KAMEZAWA Hiroyuki kamezawa.hiroyu at jp.fujitsu.com
Wed Apr 14 02:29:04 PDT 2010


On Tue, 13 Apr 2010 23:55:12 -0700
Greg Thelen <gthelen at google.com> wrote:

> On Thu, Mar 18, 2010 at 8:00 PM, KAMEZAWA Hiroyuki <kamezawa.hiroyu at jp.fujitsu.com> wrote:
> > On Fri, 19 Mar 2010 08:10:39 +0530
> > Balbir Singh <balbir at linux.vnet.ibm.com> wrote:
> >
> >> * KAMEZAWA Hiroyuki <kamezawa.hiroyu at jp.fujitsu.com> [2010-03-19 10:23:32]:
> >>
> >> > On Thu, 18 Mar 2010 21:58:55 +0530
> >> > Balbir Singh <balbir at linux.vnet.ibm.com> wrote:
> >> >
> >> > > * KAMEZAWA Hiroyuki <kamezawa.hiroyu at jp.fujitsu.com> [2010-03-18 13:35:27]:
> >> >
> >> > > > Then, no probelm.
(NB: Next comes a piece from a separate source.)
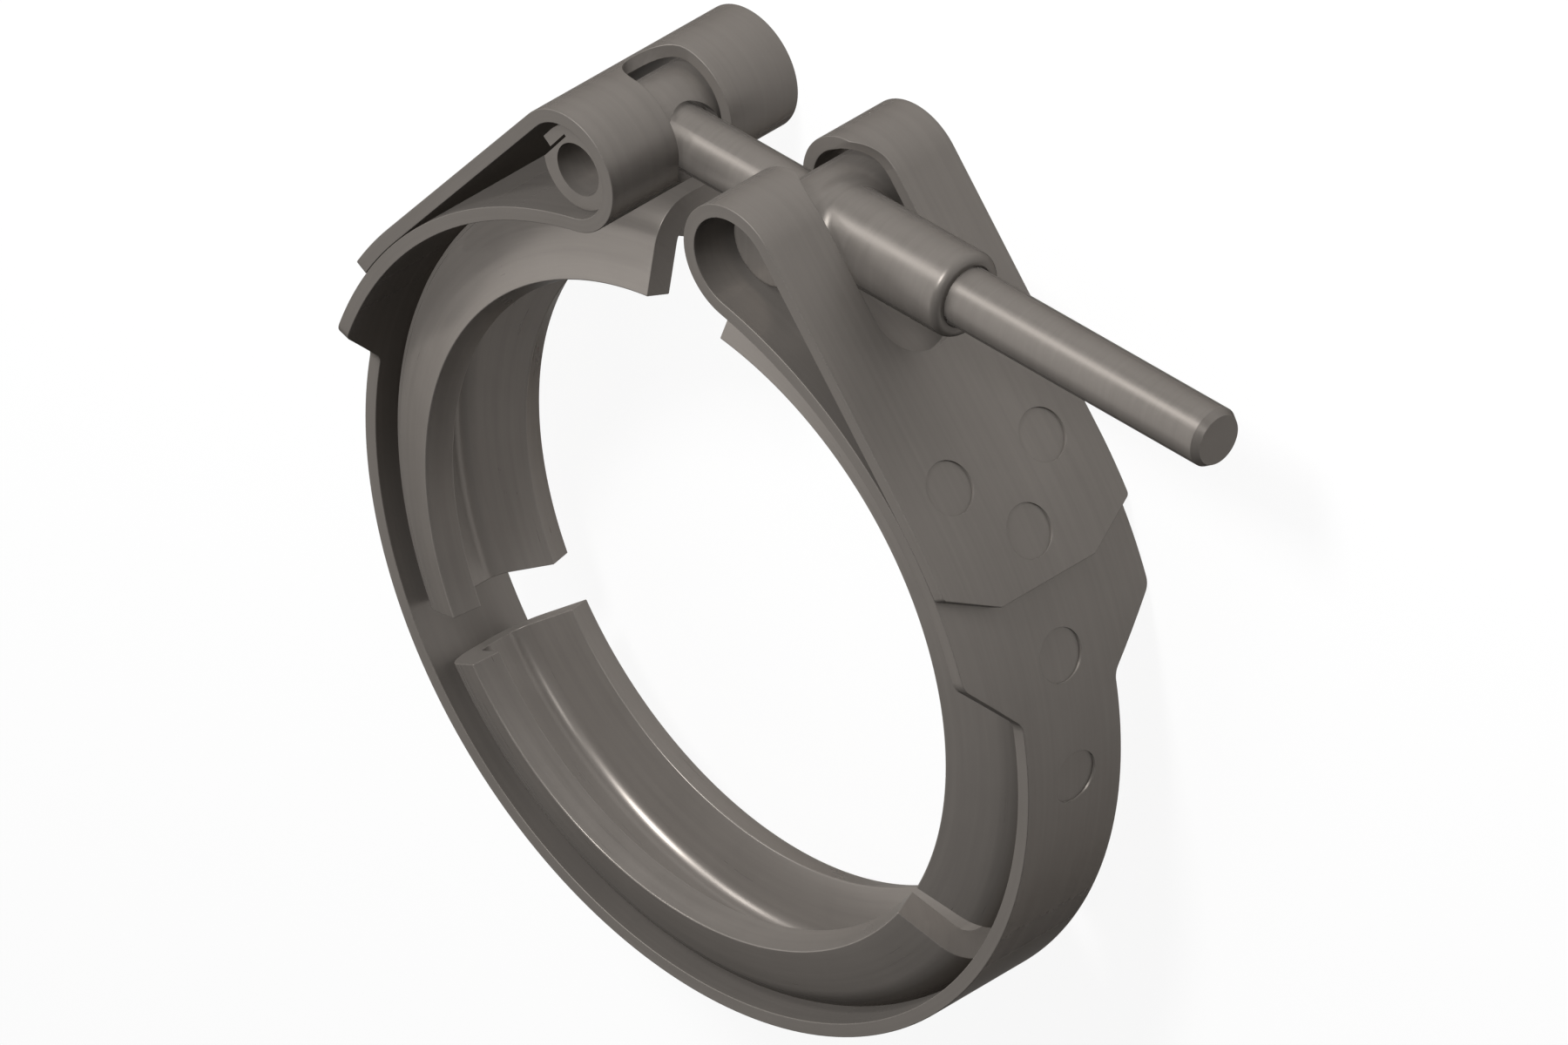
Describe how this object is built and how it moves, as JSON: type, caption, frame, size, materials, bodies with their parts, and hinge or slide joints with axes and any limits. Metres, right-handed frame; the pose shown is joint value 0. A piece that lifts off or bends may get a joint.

It's ok to add mem_cgroup_udpate_stat() indpendent from
> >> > > > mem_cgroup_update_file_mapped(). The look may be messy but it's not your
> >> > > > fault. But please write "why add new function" to patch description.
> >> > > >
> >> > > > I'm sorry for wasting your time.
> >> > >
> >> > > Do we need to go down this route? We could check the stat and do the
> >> > > correct thing. In case of FILE_MAPPED, always grab page_cgroup_lock
> >> > > and for others potentially look at trylock. It is OK for different
> >> > > stats to be protected via different locks.
> >> > >
> >> >
> >> > I _don't_ want to see a mixture of spinlock and trylock in a function.
> >> >
> >>
> >> A well documented well written function can help. The other thing is to
> >> of-course solve this correctly by introducing different locking around
> >> the statistics. Are you suggesting the later?
> >>
> >
> > No. As I wrote.
> >        - don't modify codes around FILE_MAPPED in this series.
> >        - add a new functions for new statistics
> > Then,
> >        - think about clean up later, after we confirm all things work as expected.
> 
> I have ported Andrea Righi's memcg dirty page accounting patches to latest
> mmtom-2010-04-05-16-09.  In doing so I have to address this locking issue.  Does
> the following look good?  I will (of course) submit the entire patch for review,
> but I wanted make sure I was aiming in the right direction.
> 
> void mem_cgroup_update_page_stat(struct page *page,
> 			enum mem_cgroup_write_page_stat_item idx, bool charge)
> {
> 	static int seq;
> 	struct page_cgroup *pc;
> 
> 	if (mem_cgroup_disabled())
> 		return;
> 	pc = lookup_page_cgroup(page);
> 	if (!pc || mem_cgroup_is_root(pc->mem_cgroup))
> 		return;
> 
> 	/*
> 	 * This routine does not disable irq when updating stats.  So it is
> 	 * possible that a stat update from within interrupt routine, could
> 	 * deadlock.  Use trylock_page_cgroup() to avoid such deadlock.  This
> 	 * makes the memcg counters fuzzy.  More complicated, or lower
> 	 * performing locking solutions avoid this fuzziness, but are not
> 	 * currently needed.
> 	 */
> 	if (irqs_disabled()) {
> 		if (! trylock_page_cgroup(pc))
> 			return;
> 	} else
> 		lock_page_cgroup(pc);
> 

I prefer trylock_page_cgroup() always.

I have another idea fixing this up _later_. (But I want to start from simple one.)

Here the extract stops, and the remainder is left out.